Did You Know Your Restaurant Booking System May Be Rejecting Guests at 60% Capacity?

Did you know your Current Restaurant Booking System is rejecting bookings when you are only 60% Full!

Why does my restaurant show “no availability” when tables are empty?

It is a common situation. A guest tries to book online and sees “no availability.” Later, they call the restaurant, and the staff finds space without much trouble.

This raises a simple question. If the restaurant is not full, why are bookings getting rejected?

In many cases, the issue is not demand. It is how the restaurant operating system works.

What happens when a booking gets rejected?

When a system shows “no availability,” most guests do not try again. They move on and book somewhere else. This means the restaurant is not just losing a booking. It is losing a guest who was ready to spend.

Many operators do not even see these rejected requests. There is no clear alert, no report, and no insight into how often this happens.

How do restaurant booking systems actually work?

Most booking systems are built around tables. Each table has a fixed size, and the system tries to match bookings to those tables. If a guest requests a table for six, the system looks for:

  • A table for six
  • Or a combination of tables that fit exactly

If it cannot find a clean match, it rejects the request. This process works well when the restaurant is mostly empty. But as bookings increase, the layout becomes harder to manage.

Why do booking systems start failing around 60% capacity?

As more reservations come in, the system fills tables in a fixed way. Over time, this creates gaps that are hard to use. For example:

  • A table for four may be booked by two guests
  • Two tables for two may be placed far apart
  • A large table may be blocked by smaller bookings

At this point, the system struggles to fit new requests, even when space still exists. This is why many restaurants see rejections when they are only 60 to 70 percent full.

Why can staff accept bookings that the system rejects?

A manager or host does not think in fixed tables. They look at the whole floor. They may:

  • Shift a booking by 15 minutes
  • Combine or split tables
  • Rearrange seating based on real conditions

This kind of decision requires flexibility. Most systems do not have that level of control.

How much revenue is lost due to rejected bookings?
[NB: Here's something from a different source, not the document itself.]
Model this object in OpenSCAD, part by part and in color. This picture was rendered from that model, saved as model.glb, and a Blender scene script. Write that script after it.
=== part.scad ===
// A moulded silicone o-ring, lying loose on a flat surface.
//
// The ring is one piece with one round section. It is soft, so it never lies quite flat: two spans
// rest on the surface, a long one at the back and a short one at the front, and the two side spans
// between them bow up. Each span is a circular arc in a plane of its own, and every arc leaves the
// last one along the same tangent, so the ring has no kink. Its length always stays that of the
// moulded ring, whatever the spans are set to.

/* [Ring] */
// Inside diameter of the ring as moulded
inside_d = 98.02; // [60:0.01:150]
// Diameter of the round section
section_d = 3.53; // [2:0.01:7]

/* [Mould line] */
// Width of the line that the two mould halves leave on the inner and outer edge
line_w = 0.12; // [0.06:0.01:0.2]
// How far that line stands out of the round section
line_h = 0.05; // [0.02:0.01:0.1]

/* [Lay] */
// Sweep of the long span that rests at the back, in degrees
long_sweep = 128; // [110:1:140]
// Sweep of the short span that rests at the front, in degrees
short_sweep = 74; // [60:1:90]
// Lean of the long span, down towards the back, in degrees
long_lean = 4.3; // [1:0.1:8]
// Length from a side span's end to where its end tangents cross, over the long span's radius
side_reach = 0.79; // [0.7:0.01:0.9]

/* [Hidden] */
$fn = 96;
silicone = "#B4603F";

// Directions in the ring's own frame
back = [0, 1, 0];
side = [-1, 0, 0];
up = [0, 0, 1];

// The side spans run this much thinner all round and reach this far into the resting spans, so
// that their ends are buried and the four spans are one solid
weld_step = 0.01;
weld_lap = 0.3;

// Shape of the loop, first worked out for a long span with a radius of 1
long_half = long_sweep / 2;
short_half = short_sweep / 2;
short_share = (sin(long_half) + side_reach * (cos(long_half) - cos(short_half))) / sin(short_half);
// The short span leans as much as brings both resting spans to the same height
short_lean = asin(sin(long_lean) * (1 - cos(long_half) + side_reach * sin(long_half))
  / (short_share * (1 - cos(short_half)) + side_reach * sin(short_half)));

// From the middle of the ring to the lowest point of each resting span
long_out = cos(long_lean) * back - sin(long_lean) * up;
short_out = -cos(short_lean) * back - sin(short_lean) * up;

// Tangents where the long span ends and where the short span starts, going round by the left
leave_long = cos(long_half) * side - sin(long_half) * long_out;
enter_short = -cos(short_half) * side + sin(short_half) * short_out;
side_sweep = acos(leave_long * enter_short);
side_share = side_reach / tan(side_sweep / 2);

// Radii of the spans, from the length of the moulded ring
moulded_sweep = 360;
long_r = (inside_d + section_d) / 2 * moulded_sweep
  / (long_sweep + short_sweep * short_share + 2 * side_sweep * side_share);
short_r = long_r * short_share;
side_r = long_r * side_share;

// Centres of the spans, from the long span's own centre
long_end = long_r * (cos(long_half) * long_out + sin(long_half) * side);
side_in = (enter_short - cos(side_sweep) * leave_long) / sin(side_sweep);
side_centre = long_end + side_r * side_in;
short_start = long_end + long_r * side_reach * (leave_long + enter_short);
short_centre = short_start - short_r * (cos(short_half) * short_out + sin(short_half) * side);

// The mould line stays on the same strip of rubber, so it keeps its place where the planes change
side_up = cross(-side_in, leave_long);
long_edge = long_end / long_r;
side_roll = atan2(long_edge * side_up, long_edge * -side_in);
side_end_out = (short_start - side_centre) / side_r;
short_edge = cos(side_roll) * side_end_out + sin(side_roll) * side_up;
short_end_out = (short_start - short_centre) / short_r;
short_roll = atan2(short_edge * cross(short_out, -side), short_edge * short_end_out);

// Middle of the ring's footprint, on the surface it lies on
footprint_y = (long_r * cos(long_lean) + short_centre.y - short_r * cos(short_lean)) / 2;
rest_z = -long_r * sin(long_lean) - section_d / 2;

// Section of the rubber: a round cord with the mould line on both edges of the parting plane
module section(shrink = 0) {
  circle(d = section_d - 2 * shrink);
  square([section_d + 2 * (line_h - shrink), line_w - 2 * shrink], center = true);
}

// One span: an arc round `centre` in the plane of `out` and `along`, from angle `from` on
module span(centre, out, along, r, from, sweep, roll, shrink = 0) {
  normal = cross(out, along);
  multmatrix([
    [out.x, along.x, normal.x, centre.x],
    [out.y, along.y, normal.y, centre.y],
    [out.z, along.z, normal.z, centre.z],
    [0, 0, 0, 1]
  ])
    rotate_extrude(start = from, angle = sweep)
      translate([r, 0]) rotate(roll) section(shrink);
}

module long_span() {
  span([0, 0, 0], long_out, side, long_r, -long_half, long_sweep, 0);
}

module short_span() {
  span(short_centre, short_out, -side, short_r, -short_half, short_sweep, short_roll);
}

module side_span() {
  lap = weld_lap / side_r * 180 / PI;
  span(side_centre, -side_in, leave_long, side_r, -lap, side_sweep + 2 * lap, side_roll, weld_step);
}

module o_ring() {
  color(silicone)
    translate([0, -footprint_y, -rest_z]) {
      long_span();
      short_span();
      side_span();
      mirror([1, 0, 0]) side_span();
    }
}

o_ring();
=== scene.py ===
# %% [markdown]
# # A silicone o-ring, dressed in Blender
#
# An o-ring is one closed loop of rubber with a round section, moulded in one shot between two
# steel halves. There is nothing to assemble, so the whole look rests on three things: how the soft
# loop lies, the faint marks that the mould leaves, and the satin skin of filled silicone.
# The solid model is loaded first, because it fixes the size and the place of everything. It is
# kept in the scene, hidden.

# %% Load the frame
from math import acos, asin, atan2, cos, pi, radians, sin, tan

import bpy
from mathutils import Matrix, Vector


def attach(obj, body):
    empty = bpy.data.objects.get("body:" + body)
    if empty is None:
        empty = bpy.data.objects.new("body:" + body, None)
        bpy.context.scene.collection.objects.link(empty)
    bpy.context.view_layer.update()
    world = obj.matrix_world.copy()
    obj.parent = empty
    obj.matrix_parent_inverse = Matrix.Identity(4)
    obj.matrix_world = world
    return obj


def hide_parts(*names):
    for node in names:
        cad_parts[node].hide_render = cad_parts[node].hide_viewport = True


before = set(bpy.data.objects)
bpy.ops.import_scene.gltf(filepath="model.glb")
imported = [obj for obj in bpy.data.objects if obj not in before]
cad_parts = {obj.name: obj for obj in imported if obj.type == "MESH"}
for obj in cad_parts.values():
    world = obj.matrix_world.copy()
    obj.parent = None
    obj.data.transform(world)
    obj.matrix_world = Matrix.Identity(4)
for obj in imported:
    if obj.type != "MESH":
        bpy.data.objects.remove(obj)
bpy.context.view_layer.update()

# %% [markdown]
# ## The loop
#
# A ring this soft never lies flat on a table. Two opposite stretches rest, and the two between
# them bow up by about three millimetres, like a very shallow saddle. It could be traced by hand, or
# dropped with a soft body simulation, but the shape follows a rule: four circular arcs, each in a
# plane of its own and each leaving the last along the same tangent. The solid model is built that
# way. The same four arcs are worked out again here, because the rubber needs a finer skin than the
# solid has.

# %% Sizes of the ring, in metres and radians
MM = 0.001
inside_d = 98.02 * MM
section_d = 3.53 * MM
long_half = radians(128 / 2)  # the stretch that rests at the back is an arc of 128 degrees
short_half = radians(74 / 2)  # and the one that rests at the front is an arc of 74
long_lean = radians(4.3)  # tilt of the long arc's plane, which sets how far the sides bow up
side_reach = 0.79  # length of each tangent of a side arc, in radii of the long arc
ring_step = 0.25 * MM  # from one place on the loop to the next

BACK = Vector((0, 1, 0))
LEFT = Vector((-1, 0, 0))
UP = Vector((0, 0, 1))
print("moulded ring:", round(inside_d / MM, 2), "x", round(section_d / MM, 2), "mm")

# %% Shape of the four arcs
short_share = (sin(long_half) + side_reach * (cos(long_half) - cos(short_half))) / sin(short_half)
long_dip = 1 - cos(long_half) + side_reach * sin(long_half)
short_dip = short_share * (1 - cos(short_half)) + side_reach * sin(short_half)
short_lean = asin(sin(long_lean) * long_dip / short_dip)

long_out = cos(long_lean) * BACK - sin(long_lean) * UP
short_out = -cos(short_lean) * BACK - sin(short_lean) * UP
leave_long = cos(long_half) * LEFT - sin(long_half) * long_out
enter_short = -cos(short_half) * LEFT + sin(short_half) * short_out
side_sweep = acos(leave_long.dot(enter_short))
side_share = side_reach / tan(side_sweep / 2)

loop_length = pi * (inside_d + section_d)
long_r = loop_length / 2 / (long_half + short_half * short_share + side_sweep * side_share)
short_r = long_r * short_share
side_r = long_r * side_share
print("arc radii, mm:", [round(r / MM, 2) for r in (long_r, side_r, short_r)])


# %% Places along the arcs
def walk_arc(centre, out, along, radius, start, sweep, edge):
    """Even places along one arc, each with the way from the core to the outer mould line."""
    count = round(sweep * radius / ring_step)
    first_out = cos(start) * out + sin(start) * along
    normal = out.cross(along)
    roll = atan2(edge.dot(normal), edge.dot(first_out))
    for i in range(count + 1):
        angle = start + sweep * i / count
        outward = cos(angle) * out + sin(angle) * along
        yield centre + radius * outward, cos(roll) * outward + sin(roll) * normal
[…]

The impact is often larger than expected. If a restaurant booking system rejects just a few bookings, it costs thousands, every week. A simple example:

  • 3 small group bookings and 1 larger group per week
  • Around 25 to 30 guests lost
  • Average spend per guest

Over a year, this can result in a significant amount of missed revenue. The key point is this. These are not random losses. These are guests who already tried to book.

Why don’t booking systems alert restaurants about rejections?

Most restaurant booking systems are designed to track what gets confirmed, not what gets missed. Their core focus is on managing accepted reservations, table assignments, and guest details. As a result, rejected booking attempts often remain invisible within the system.

When a guest tries to book and the system shows “no availability,” that interaction usually ends there. The system does not treat it as meaningful data. It does not log the attempt in a way that helps the restaurant understand what just happened. This creates a gap where real demand exists, but it is never fully captured or analyzed.

Over time, this leads to a lack of clarity. Restaurants cannot easily see how many guests attempted to book during peak hours, which group sizes faced the most rejection, or whether those requests could have been accommodated with minor adjustments. Without this level of insight, operators are left with an incomplete picture of their business.

This also affects decision-making. If a restaurant only sees confirmed bookings, it may assume that demand is lower than it actually is. In reality, there may be a steady flow of guests being turned away by the system without the team ever knowing.

Without visibility into rejected requests, it becomes difficult to measure true demand, identify patterns, or improve booking acceptance. The system appears to be working as expected, while quietly limiting the restaurant’s ability to capture more guests.

What should a modern restaurant booking system do differently?

A dynamic realtime restaurant booking system should look beyond fixed tables. It should focus on the full space and how it changes over time. It should be able to:

  • Adjust layouts based on demand
  • Consider time, not just table size
  • Allow more flexible allocation of guests

The goal is simple. Accept more valid bookings without creating operational issues.

How can restaurants reduce booking rejections?

There are a few practical steps to consider:

  • Review how often bookings are rejected
  • Check if certain group sizes face more issues
  • Look at how tables are assigned during peak hours

Even small changes in layout or timing can improve acceptance rates.

A different approach to restaurant bookings

Some newer systems are moving away from table-based logic. They focus on managing the entire space in real time rather than fixed table combinations.

WizButler patented booking system is one example of this approach. It models the restaurant as a dynamic space instead of a set of static tables. This allows more flexibility in how bookings are handled, especially during busy periods.

Summary

If your restaurant appears full online while still having empty tables, the issue may not be demand. It may be the way your booking system is designed.

Understanding how these systems work is the first step. From there, it becomes easier to identify where revenue is being lost and how to improve booking performance.